— EXERCISE REQUIREMENTS —
Repeat the whole listing exactly as written.

═════ INPUT ═════

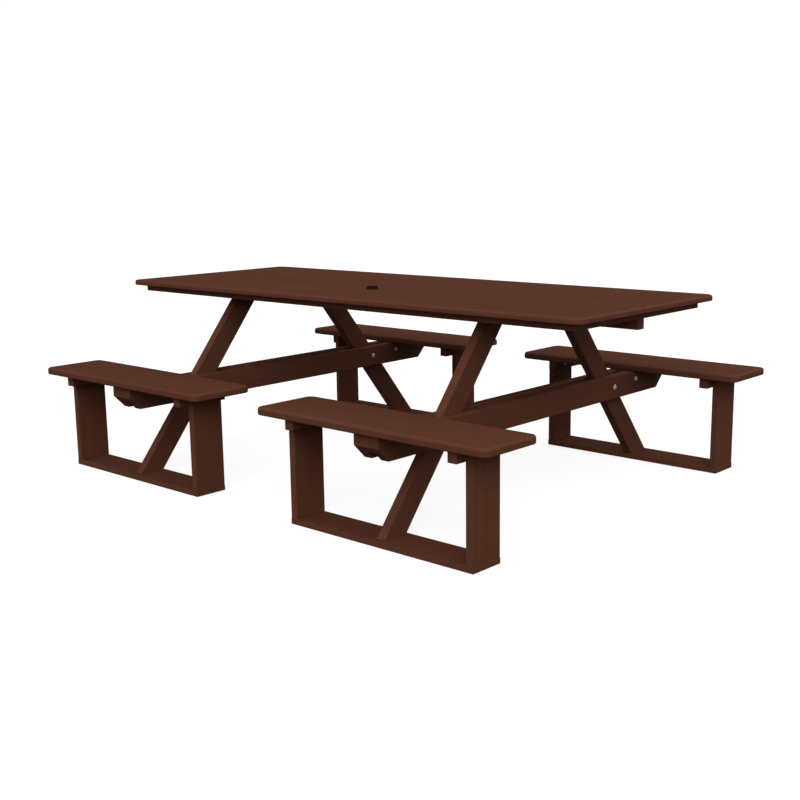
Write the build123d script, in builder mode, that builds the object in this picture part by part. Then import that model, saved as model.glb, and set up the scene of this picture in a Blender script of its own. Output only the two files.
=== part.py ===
"""Eight-seat walk-in picnic table in solid plastic lumber.

A single slab top stands on two A-frames.  Each A-frame has two splayed legs held
between a pair of seat beams, and carries one free-ended bench on the front and one
on the back.  The gaps between the benches are the walk-in places.

Frame: X along the table, Y across it (front is -Y), Z up, origin on the ground
under the centre of the top.  All sizes are in millimetres.
"""
import os
from math import atan2, cos

from build123d import *

os.makedirs("parts", exist_ok=True)

# ---------------------------------------------------------------- table top
top_length = 2438.0
top_width = 920.0
top_thickness = 22.0
top_height = 770.0
top_corner_radius = 45.0
top_upper_round = 9.0
top_lower_round = 4.0
umbrella_hole_y = -140.0
umbrella_bore_diameter = 39.0
collar_wall = 1.5
collar_rim_width = 3.0
collar_rim_height = 12.0
collar_rim_round = 2.0
collar_bore_chamfer = 0.8

# ------------------------------------------------- framing under the top
batten_inset = 50.0
batten_width = 60.0
batten_height = 28.0
stringer_thickness = 40.0
stringer_height = 66.0
cross_cleat_thickness = 38.0
cross_cleat_height = 38.0

# ---------------------------------------------------------------- A-frames
frame_offset = 690.0
leg_thickness = 38.0
leg_width = 89.0
leg_head_setback = 148.0
leg_foot_setback = 9.0
beam_thickness = 38.0
beam_height = 96.0
beam_reach = 109.0
beam_end_chamfer = 50.0
filler_height = 67.0
filler_length = 250.0

# ----------------------------------------------------------------- benches
seat_length = 1040.0
seat_width = 274.0
seat_thickness = 29.0
seat_height = 428.0
seat_corner_radius = 28.0
seat_upper_round = 10.0
seat_lower_round = 6.0
bench_y = 796.0
base_length = 838.0
base_width = 140.0
base_thickness = 22.0
upright_thickness = 28.0
upright_width = 140.0
upright_inset = 2.0
seat_cleat_thickness = 38.0
seat_cleat_height = 41.0
seat_cleat_inset = 24.0

# edge rounding of the sawn boards
board_round = 3.0
thin_board_round = 2.0

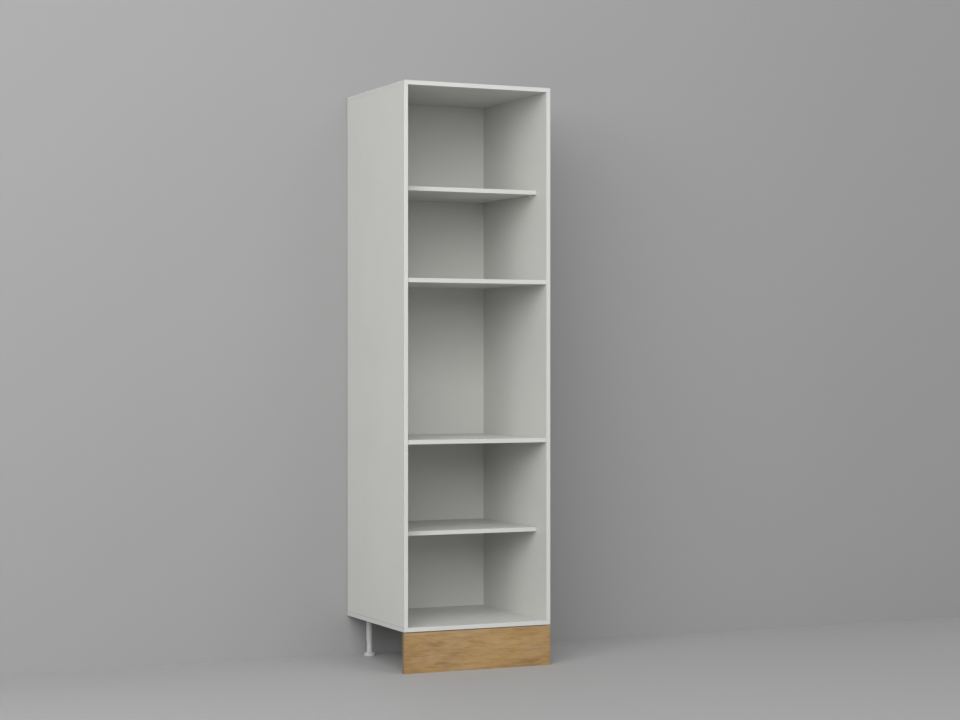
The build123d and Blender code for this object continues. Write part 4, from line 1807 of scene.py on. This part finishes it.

═════

— EXPECTED ANSWER —
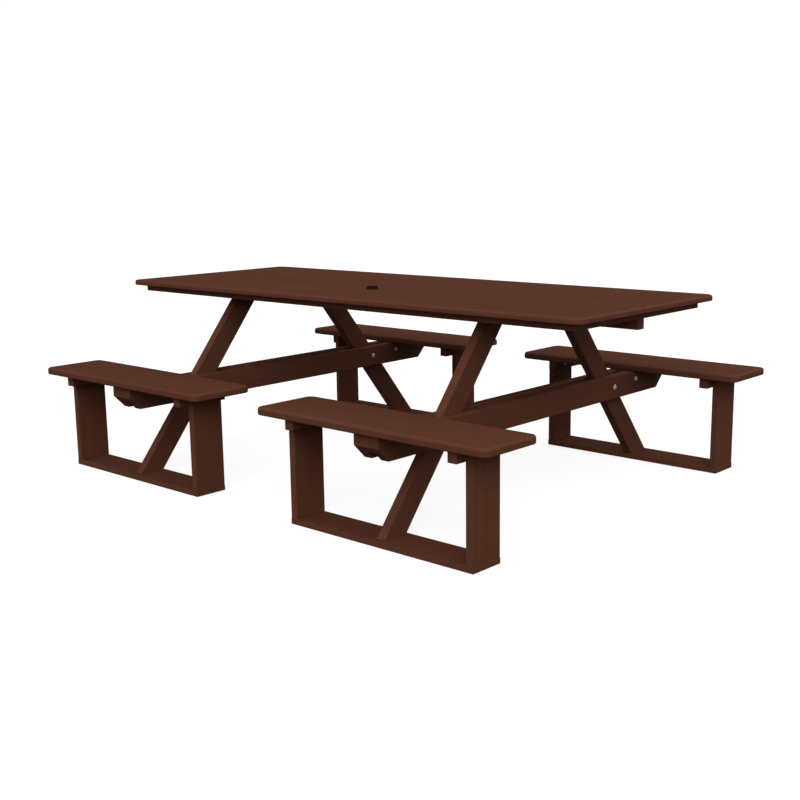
Write the build123d script, in builder mode, that builds the object in this picture part by part. Then import that model, saved as model.glb, and set up the scene of this picture in a Blender script of its own. Output only the two files.
=== part.py ===
"""Eight-seat walk-in picnic table in solid plastic lumber.

A single slab top stands on two A-frames.  Each A-frame has two splayed legs held
between a pair of seat beams, and carries one free-ended bench on the front and one
on the back.  The gaps between the benches are the walk-in places.

Frame: X along the table, Y across it (front is -Y), Z up, origin on the ground
under the centre of the top.  All sizes are in millimetres.
"""
import os
from math import atan2, cos

from build123d import *

os.makedirs("parts", exist_ok=True)

# ---------------------------------------------------------------- table top
top_length = 2438.0
top_width = 920.0
top_thickness = 22.0
top_height = 770.0
top_corner_radius = 45.0
top_upper_round = 9.0
top_lower_round = 4.0
umbrella_hole_y = -140.0
umbrella_bore_diameter = 39.0
collar_wall = 1.5
collar_rim_width = 3.0
collar_rim_height = 12.0
collar_rim_round = 2.0
collar_bore_chamfer = 0.8

# ------------------------------------------------- framing under the top
batten_inset = 50.0
batten_width = 60.0
batten_height = 28.0
stringer_thickness = 40.0
stringer_height = 66.0
cross_cleat_thickness = 38.0
cross_cleat_height = 38.0

# ---------------------------------------------------------------- A-frames
frame_offset = 690.0
leg_thickness = 38.0
leg_width = 89.0
leg_head_setback = 148.0
leg_foot_setback = 9.0
beam_thickness = 38.0
beam_height = 96.0
beam_reach = 109.0
beam_end_chamfer = 50.0
filler_height = 67.0
filler_length = 250.0

# ----------------------------------------------------------------- benches
seat_length = 1040.0
seat_width = 274.0
seat_thickness = 29.0
seat_height = 428.0
seat_corner_radius = 28.0
seat_upper_round = 10.0
seat_lower_round = 6.0
bench_y = 796.0
base_length = 838.0
base_width = 140.0
base_thickness = 22.0
upright_thickness = 28.0
upright_width = 140.0
upright_inset = 2.0
seat_cleat_thickness = 38.0
seat_cleat_height = 41.0
seat_cleat_inset = 24.0

# edge rounding of the sawn boards
board_round = 3.0
thin_board_round = 2.0

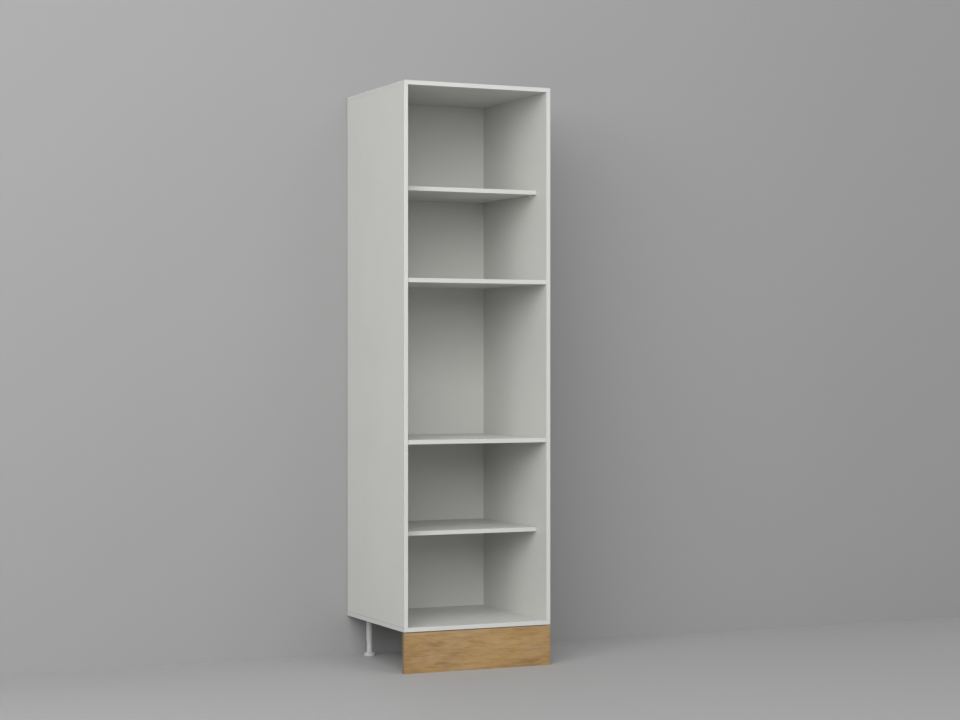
The build123d and Blender code for this object continues. Write part 4, from line 1807 of scene.py on. This part finishes it.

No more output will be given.